The valuation leaves a narrow margin for error. While the A-rated moat and development platform justify a premium, the stock price reflects the 3.25-3.75% NOI growth guidance and assumes successful execution on the $1 billion development pipeline. Any slippage from interest rate headwinds or development delays would likely trigger multiple compression.
Conclusion: A Quality Franchise at a Quality Price
Regency Centers has built a self-reinforcing competitive moat where A-rated balance sheet strength enables development differentiation, which creates high-quality assets that generate superior cash flows. The 5.3% same-property NOI growth, 10.8% rent spreads, and $1 billion development pipeline demonstrate that this engine is operational, while the 96.1% occupancy and grocery-anchored focus provide defensive characteristics that justify premium valuation.
The investment thesis hinges on whether Regency can maintain 7%+ development yields as construction costs and interest rates fluctuate, and whether the refinancing headwind in 2026-2027 will be offset by rent steps and occupancy gains. The company's track record, strong tenant demand, and the $45 million SNO pipeline provide layers of protection. However, the 27.20x P/E and 18.76x EV/EBITDA leave little room for execution missteps.

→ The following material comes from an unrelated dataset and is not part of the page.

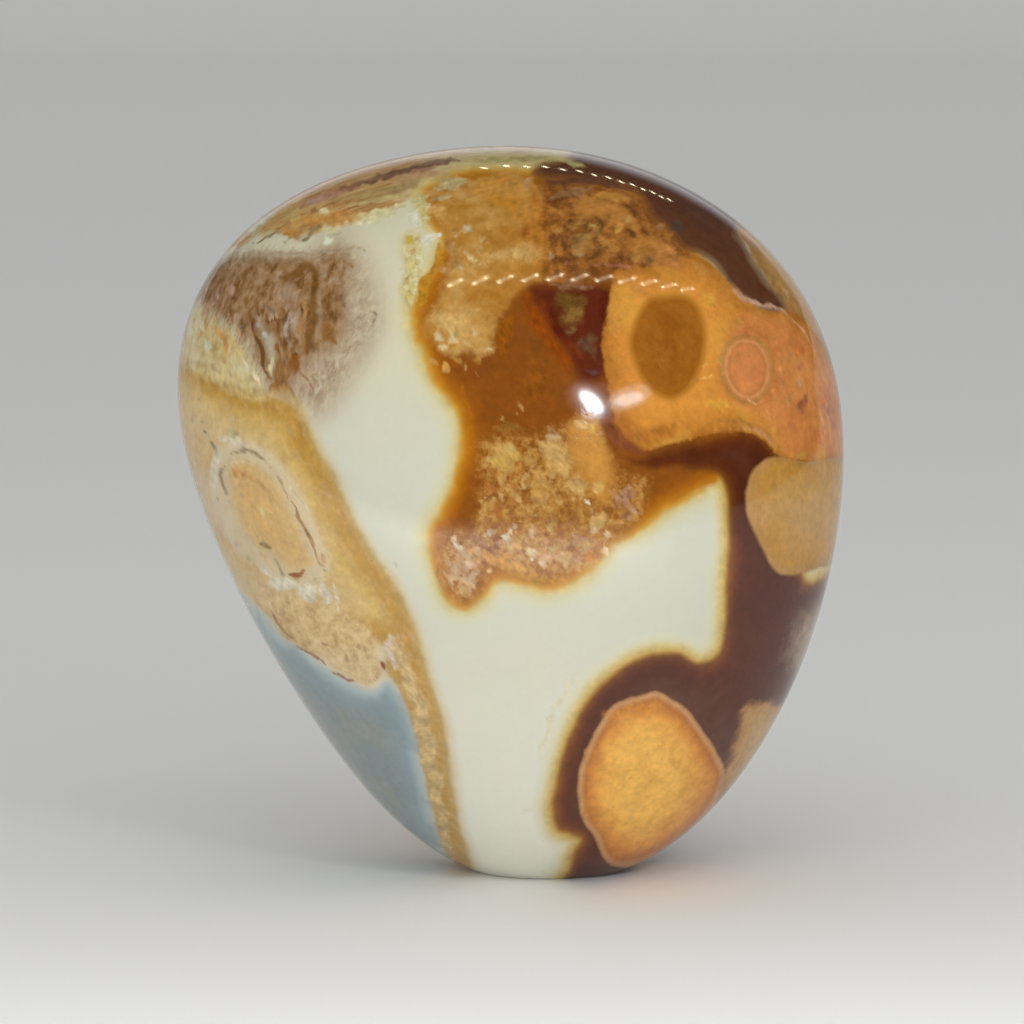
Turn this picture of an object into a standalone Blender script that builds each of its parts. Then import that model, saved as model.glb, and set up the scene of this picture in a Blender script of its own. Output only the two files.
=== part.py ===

For long-term investors, Regency offers a combination of defensive cash flows and offensive growth capability in a supply-constrained sector. The A-rated moat is the foundation of a development platform that creates value accretively while peers are often forced to buy assets at lower spreads. While the stock appears fully priced at $76.69, any market dislocation that compresses the multiple would create an attractive entry point for a franchise that has proven it can compound NAV per share through cycles by building what others cannot.